En cette incertitude, il importe d’étudier chaque fait historique d’assez haut et d’assez loin pour ne pas se perdre dans les détails et trouver le recul nécessaire d’où l’on puisse établir les vrais rapports avec l’ensemble de toutes les civilisations connexes et de tous les peuples intéressés. Ainsi parmi les hommes de haute intelligence qui nient absolument le progrès, même toute idée d’une évolution continue dans le sens du mieux, Ranke, pourtant un historien de haute valeur, ne voit dans l’histoire que des périodes successives ayant chacune son caractère particulier et se manifestant par des tendances diverses qui donnent une vie individuelle, imprévue, « piquante »[1] même, aux différents tableaux de chaque âge et de chaque peuple. D’après cette conception, le monde serait une sorte de pinacothèque.

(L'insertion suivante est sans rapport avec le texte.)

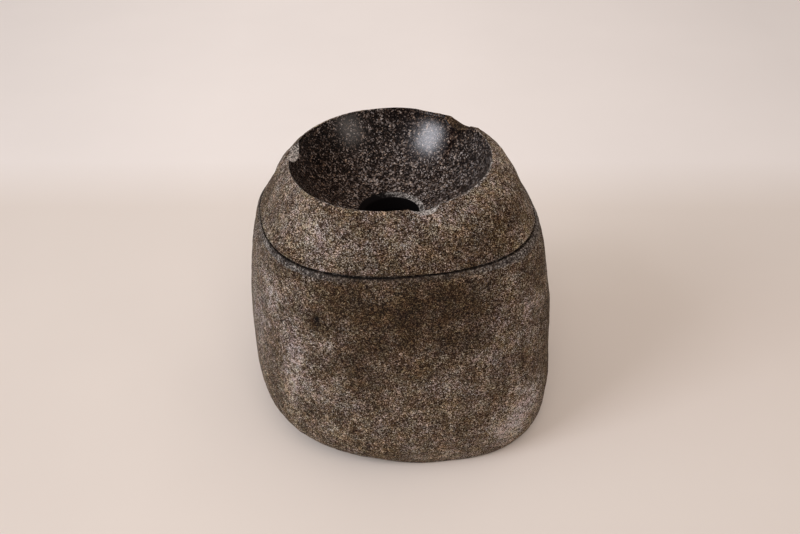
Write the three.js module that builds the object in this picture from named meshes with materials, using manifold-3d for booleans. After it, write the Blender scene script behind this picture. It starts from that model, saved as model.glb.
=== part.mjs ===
// Two-piece stone ashtray cut from one river cobble.
// The body is the lower part of the cobble, hollowed by a round chamber. The lid is the top of the
// cobble: a dish with a drop hole in its floor and three rests across its rim, and a round spigot
// under it that sits in the chamber's mouth.
// Millimetres, +Z up, front towards -Y. The origin is the foot of the chamber's axis on the base.

import * as THREE from 'three';
import { mergeVertices } from 'three/addons/utils/BufferGeometryUtils.js';
import Module from 'manifold-3d';

const wasm = await Module();
wasm.setup();

// ---- Driving dimensions ----

const SEAT_HEIGHT = 132;         // the body's flat joint face
const RIM_HEIGHT = 162.3;        // crest of the dish
const JOINT_GAP = 0.3;           // between the two ground joint faces

// The cobble's outline is a rounded square, turned a little and slightly lopsided.
const CORNER_EXPONENT = 2.5;     // 2 is an ellipse, larger is squarer
const CORNER_TURN = THREE.MathUtils.degToRad(8);
const TWO_LOBE = -0.016;         // sine of twice the angle
const THREE_LOBE_COS = -0.014;
const THREE_LOBE_SIN = -0.011;
const AROUND = 72;               // corners in every ring

// Sections of the body's natural skin, from the ground base up to the bevel under the joint.
const SKIN_SECTIONS = [
  { z: 0, x: 15.2, y: -3.2, halfWidth: 60.3, halfDepth: 65 },
  { z: 6, x: 8.5, y: -0.9, halfWidth: 72.2, halfDepth: 71.5 },
  { z: 12, x: 4.5, y: -0.3, halfWidth: 78, halfDepth: 75 },
  { z: 20, x: 1.3, y: -0.2, halfWidth: 82, halfDepth: 78 },
  { z: 30, x: 0.5, y: 0, halfWidth: 84.1, halfDepth: 79.2 },
  { z: 44, x: 0, y: 0.3, halfWidth: 85, halfDepth: 79.4 },
  { z: 79, x: 0.2, y: 0.2, halfWidth: 83.5, halfDepth: 78.4 },
  { z: 110, x: 0.3, y: 0.1, halfWidth: 79.6, halfDepth: 75.1 },
  { z: 129.5, x: 0.7, y: -0.1, halfWidth: 75.3, halfDepth: 71.1 },
];
const STEPS_PER_SECTION = 2;
const BODY_BEVEL = 1.7;          // how far the bevel brings the joint face in from the skin

const CHAMBER_RADIUS = 52.5;
const CHAMBER_FLOOR = 26;
const CHAMBER_CORNER = 22;       // radius between the chamber's wall and floor
const MOUTH_CHAMFER = 1.2;

const LID_EDGE = { x: 0.6, y: -1.4, halfWidth: 72.9, halfDepth: 67.5 };
const LID_EDGE_ROUNDING = 1.4;
const DOME_STEPS = 9;
const DOME_OVERRUN = 3;          // the uncut dome runs on past the rim, for the dish to cut through
const SHOULDER_IN = 9.4;         // where the dome's shoulder stands, in from the lid's edge
const SHOULDER_DOWN = 8.2;       // and down from the rim
const SHOULDER_IN_LEFT = 1.7;    // more on the left than on the right
const SHOULDER_IN_FRONT = 2.5;
const SHOULDER_DOWN_LEFT = 1.0;
const SHOULDER_DOWN_FRONT = 1.0;

const DISH_X = -1.4;             // the dish's axis, beside the chamber's
const DISH_RIM_RADIUS = 54.1;
const DISH_RADIUS = 58;          // radius of the sphere that the dish is part of
const DROP_HOLE_X = -2.1;
const DROP_HOLE_RADIUS = 15.4;
const DROP_HOLE_BEVEL = 2.6;
const DROP_HOLE_BEVEL_DEPTH = 1.6;
const DROP_HOLE_BACK_CHAMFER = 1;

const SPIGOT_RADIUS = 51;
const SPIGOT_BOTTOM = 117;
const SPIGOT_CHAMFER = 1.5;

// Each rest is a round groove across the rim, at an angle round the dish and a depth below the crest.
const RESTS = [
  { degrees: 168, depth: 5.5 },
  { degrees: 43.5, depth: 5.5 },
  { degrees: -72.5, depth: 3.3 },
];
const REST_RADIUS = 12;
const REST_REACH = 40;           // length of the cutter that makes a groove

// ---- Helpers ----

function ring(section, z, inset = 0) {
  const points = [];
  for (let i = 0; i < AROUND; i += 1) {
    const angle = (i / AROUND) * 2 * Math.PI;
    const c = Math.cos(angle - CORNER_TURN);
    const s = Math.sin(angle - CORNER_TURN);
    const x = Math.sign(c) * Math.abs(c) ** (2 / CORNER_EXPONENT);
    const y = Math.sign(s) * Math.abs(s) ** (2 / CORNER_EXPONENT);
    const lopsided = 1 + TWO_LOBE * Math.sin(2 * angle)
      + THREE_LOBE_COS * Math.cos(3 * angle) + THREE_LOBE_SIN * Math.sin(3 * angle);
    const turnedX = x * Math.cos(CORNER_TURN) - y * Math.sin(CORNER_TURN);
    const turnedY = x * Math.sin(CORNER_TURN) + y * Math.cos(CORNER_TURN);
    points.push(new THREE.Vector3(
      section.x + (section.halfWidth - inset) * turnedX * lopsided,
      section.y + (section.halfDepth - inset) * turnedY * lopsided,
      z,
    ));
  }
  return points;
}

// A closed solid through a stack of rings, with a flat fan over each end.
function loft(rings) {
  const points = rings.flat();
  const foot = points.length;
  const crown = foot + 1;
  for (const end of [rings[0], rings[rings.length - 1]]) {
    const centre = new THREE.Vector3();
    end.forEach((point) => centre.add(point));
    points.push(centre.divideScalar(end.length));
  }
  const faces = [];
  const top = (rings.length - 1) * AROUND;
  for (let i = 0; i < AROUND; i += 1) {
    const next = (i + 1) % AROUND;
    faces.push(foot, next, i);
    faces.push(crown, top + i, top + next);
    for (let level = 0; level < top; level += AROUND) {
      faces.push(level + i, level + next, level + AROUND + next);
      faces.push(level + i, level + AROUND + next, level + AROUND + i);
    }
  }
  const geometry = new THREE.BufferGeometry().setFromPoints(points);
  geometry.setIndex(faces);
  return geometry;
}

// A turned shape from [radius, height] corners that start and end on the axis, lowest first.
function turned(corners, segments = AROUND) {
  const profile = corners.map(([radius, height]) => new THREE.Vector2(radius, height));
  return new THREE.LatheGeometry(profile, segments).rotateX(Math.PI / 2);
}

function solid(geometry) {
  const bare = geometry.clone();
  bare.deleteAttribute('normal');
  bare.deleteAttribute('uv');
  const welded = mergeVertices(bare, 1e-4);
  const corners = welded.index.array;
  const faces = [];
  for (let i = 0; i < corners.length; i += 3) {
    const [a, b, c] = corners.slice(i, i + 3);
    // A lathe leaves empty triangles on its axis.
    if (a !== b && b !== c && c !== a) {
      faces.push(a, b, c);
    }
  }
  return new wasm.Manifold(new wasm.Mesh({
    numProp: 3,
    vertProperties: new Float32Array(welded.attributes.position.array),
    triVerts: new Uint32Array(faces),
  }));
}

function geometryOf(manifold) {
  const mesh = manifold.getMesh();
  const geometry = new THREE.BufferGeometry();
  geometry.setAttribute('position', new THREE.BufferAttribute(mesh.vertProperties, 3));
  geometry.setIndex(new THREE.BufferAttribute(mesh.triVerts, 1));
  geometry.computeVertexNormals();
  return geometry;
}

// ---- Body ----

function bodySkin() {
  const places = SKIN_SECTIONS.map(({ x, y, z }) => new THREE.Vector3(x, y, z));
  const sizes = SKIN_SECTIONS.map((section) => (
    new THREE.Vector3(section.halfWidth, section.halfDepth, section.z)
  ));
  const place = new THREE.CatmullRomCurve3(places, false, 'catmullrom');
  const size = new THREE.CatmullRomCurve3(sizes, false, 'catmullrom');
  const steps = (SKIN_SECTIONS.length - 1) * STEPS_PER_SECTION;
  const rings = [];
  for (let step = 0; step <= steps; step += 1) {
    const { x, y, z } = place.getPoint(step / steps);
    const half = size.getPoint(step / steps);
    rings.push(ring({ x, y, halfWidth: half.x, halfDepth: half.y }, z));
  }
  rings.push(ring(SKIN_SECTIONS[SKIN_SECTIONS.length - 1], SEAT_HEIGHT, BODY_BEVEL));
  return loft(rings);
}

function chamber() {
  const corner = new THREE.EllipseCurve(
    CHAMBER_RADIUS - CHAMBER_CORNER, CHAMBER_FLOOR + CHAMBER_CORNER,
    CHAMBER_CORNER, CHAMBER_CORNER, -Math.PI / 2, 0,
  );
  return turned([
    [0, CHAMBER_FLOOR],
    ...corner.getPoints(8).map((point) => point.toArray()),
    [CHAMBER_RADIUS, SEAT_HEIGHT - MOUTH_CHAMFER],
    [CHAMBER_RADIUS + 2 * MOUTH_CHAMFER, SEAT_HEIGHT + MOUTH_CHAMFER],
    [0, SEAT_HEIGHT + MOUTH_CHAMFER],
  ]);
}

// ---- Lid ----

function dome() {
  const bottom = SEAT_HEIGHT + JOINT_GAP;
  const edgeTop = bottom + LID_EDGE_ROUNDING;
  const edge = ring(LID_EDGE, edgeTop);
  const curves = edge.map((start, i) => {
    const angle = (i / AROUND) * 2 * Math.PI;
    const rim = new THREE.Vector3(
      DISH_X + DISH_RIM_RADIUS * Math.cos(angle),
      DISH_RIM_RADIUS * Math.sin(angle),
      RIM_HEIGHT,
    );
    const inwards = new THREE.Vector3(rim.x - start.x, rim.y - start.y, 0).normalize();
    const shoulderIn = SHOULDER_IN - SHOULDER_IN_LEFT * Math.cos(angle)
      - SHOULDER_IN_FRONT * Math.sin(angle);
    const shoulderDown = SHOULDER_DOWN - SHOULDER_DOWN_LEFT * Math.cos(angle)
      - SHOULDER_DOWN_FRONT * Math.sin(angle);
    const shoulder = start.clone().addScaledVector(inwards, shoulderIn);
    shoulder.z = RIM_HEIGHT - shoulderDown;
    return new THREE.QuadraticBezierCurve3(start, shoulder, rim);
  });
  const rings = [ring(LID_EDGE, bottom, LID_EDGE_ROUNDING)];
  for (let step = 0; step <= DOME_STEPS; step += 1) {
    rings.push(curves.map((curve) => curve.getPoint(step / DOME_STEPS)));
  }
  rings.push(curves.map((curve) => (
    curve.getPoint(1).addScaledVector(curve.getTangent(1), DOME_OVERRUN)
  )));
  return loft(rings);
}

function spigot() {
  return turned([
    [0, SPIGOT_BOTTOM],
    [SPIGOT_RADIUS - SPIGOT_CHAMFER, SPIGOT_BOTTOM],
    [SPIGOT_RADIUS, SPIGOT_BOTTOM + SPIGOT_CHAMFER],
    [SPIGOT_RADIUS, SEAT_HEIGHT + 2 * LID_EDGE_ROUNDING],
    [0, SEAT_HEIGHT + 2 * LID_EDGE_ROUNDING],
  ]);
}

const dishCentreHeight = RIM_HEIGHT
  + Math.sqrt(DISH_RADIUS ** 2 - DISH_RIM_RADIUS ** 2);

function dish() {
  return new THREE.SphereGeometry(DISH_RADIUS, AROUND, AROUND / 2)
    .rotateX(Math.PI / 2)
    .translate(DISH_X, 0, dishCentreHeight);
}

function dropHole() {
  const bevelRadius = DROP_HOLE_RADIUS + DROP_HOLE_BEVEL;
  const bevelTop = dishCentreHeight - Math.sqrt(DISH_RADIUS ** 2 - bevelRadius ** 2);
  const slope = DROP_HOLE_BEVEL / DROP_HOLE_BEVEL_DEPTH;
  const backRadius = DROP_HOLE_RADIUS + 2 * DROP_HOLE_BACK_CHAMFER;
  return turned([
    [0, SPIGOT_BOTTOM - DROP_HOLE_BACK_CHAMFER],
    [backRadius, SPIGOT_BOTTOM - DROP_HOLE_BACK_CHAMFER],
    [DROP_HOLE_RADIUS, SPIGOT_BOTTOM + DROP_HOLE_BACK_CHAMFER],
    [DROP_HOLE_RADIUS, bevelTop - DROP_HOLE_BEVEL_DEPTH],
    [bevelRadius + slope * DROP_HOLE_BEVEL_DEPTH, bevelTop + DROP_HOLE_BEVEL_DEPTH],
    [0, bevelTop + DROP_HOLE_BEVEL_DEPTH],
  ], 48).translate(DROP_HOLE_X, 0, 0);
}

function rest({ degrees, depth }) {
  const angle = THREE.MathUtils.degToRad(degrees);
  return new THREE.CylinderGeometry(REST_RADIUS, REST_RADIUS, REST_REACH, 48)
    .rotateZ(Math.PI / 2)
    .translate(DISH_RIM_RADIUS, 0, RIM_HEIGHT - depth + REST_RADIUS)
    .rotateZ(angle)
    .translate(DISH_X, 0, 0);
}

function lidShape() {
  let shape = solid(dome()).add(solid(spigot()));
  shape = shape.subtract(solid(dish())).subtract(solid(dropHole()));
  for (const placed of RESTS) {
    shape = shape.subtract(solid(rest(placed)));
  }
  return geometryOf(shape);
}

// ---- Assembly ----

const bodyStone = new THREE.MeshStandardMaterial({ color: 0x6b6259, roughness: 0.9, metalness: 0 });
const lidStone = new THREE.MeshStandardMaterial({ color: 0x6e665e, roughness: 0.85, metalness: 0 });

const ashtray = new THREE.Group();

const body = new THREE.Mesh(geometryOf(solid(bodySkin()).subtract(solid(chamber()))), bodyStone);
body.name = 'stone_body';
ashtray.add(body);

const lid = new THREE.Mesh(lidShape(), lidStone);
lid.name = 'stone_lid';
ashtray.add(lid);

export default ashtray;
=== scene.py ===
import math

import bpy
import numpy as np
from mathutils import Matrix, Vector, noise
from mathutils.bvhtree import BVHTree


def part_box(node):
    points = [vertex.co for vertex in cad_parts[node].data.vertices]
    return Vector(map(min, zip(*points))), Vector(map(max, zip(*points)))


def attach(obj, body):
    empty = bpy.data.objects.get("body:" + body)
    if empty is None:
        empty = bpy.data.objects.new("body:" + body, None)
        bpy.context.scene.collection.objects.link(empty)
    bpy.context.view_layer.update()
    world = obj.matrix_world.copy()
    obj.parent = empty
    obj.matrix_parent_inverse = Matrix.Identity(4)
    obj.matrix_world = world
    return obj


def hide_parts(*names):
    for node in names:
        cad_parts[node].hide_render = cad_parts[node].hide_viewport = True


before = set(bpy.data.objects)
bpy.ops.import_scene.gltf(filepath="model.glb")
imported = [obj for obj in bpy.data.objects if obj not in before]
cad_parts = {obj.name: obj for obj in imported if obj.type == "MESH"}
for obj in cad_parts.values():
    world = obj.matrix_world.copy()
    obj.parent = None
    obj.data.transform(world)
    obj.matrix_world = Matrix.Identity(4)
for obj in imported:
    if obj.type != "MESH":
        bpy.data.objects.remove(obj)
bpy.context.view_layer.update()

# The looks of a two-piece stone ashtray cut from one river cobble.
# Each piece is one closed sweep of rings. The natural skin starts from the outline of its CAD node,
# and the dish, hole, rests, chamber and joint faces are made from the sizes below.
# Lengths are millimetres until a mesh is written, in metres. Angles are degrees round +Z from +X.

MM = 0.001
AROUND = 448                 # points in every ring
ANGLES = np.linspace(0, 2 * math.pi, AROUND, endpoint=False)
COS = np.cos(ANGLES)
SIN = np.sin(ANGLES)
FAR = 400.0                  # further out than any face, for rays that look inwards
CORNER = 0.15                # half-width of the small flat left on each machined corner
SMOOTHING = 2.6              # degrees over which an outline read from the CAD is smoothed
SEAT_CLEAR = 0.02            # how far from a joint face its outline is read

# ---- Sizes of the machined faces ----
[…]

S’il y avait progrès, dit l’écrivain piétiste, les hommes, assurés d’une amélioration de siècle en siècle, ne seraient pas « en dépendance directe de la divinité », qui voit d’un même regard, et comme si elles avaient une valeur exactement égale, toutes les générations qui se suivent dans la série des temps. Cette opinion de Ranke, si en désaccord avec celles qu’on est habitué d’entendre depuis le dix-huitième siècle, justifie une fois de plus la remarque de Guyau, d’après laquelle « l’idée du progrès est en antagonisme avec l’idée religieuse »[2]. Si elle est restée longtemps dormante, à peine éveillée chez les philosophes du monde ancien les plus libres d’esprit, si elle n’a pris vie et pleine conscience d’elle-même qu’avec la Renaissance et les révolutions modernes, la cause en est à l’empire absolu des dieux et des dogmes, qui dura pendant les âges antiques et médiévaux. En effet, toute religion procède de ce principe que l’univers sortit des mains d’un créateur, c’est-à-dire qu’il commença par la perfection suprême. Ainsi que le dit la Bible, Dieu regarda son œuvre et

  1. Die Historie bekommt einen eigenthümlichen Reiz. Weltgeschichte. Neunte Theil, II, pp. 4, 5, 6, etc.
  2. Morale d’Epicure, pp. 153 et suiv.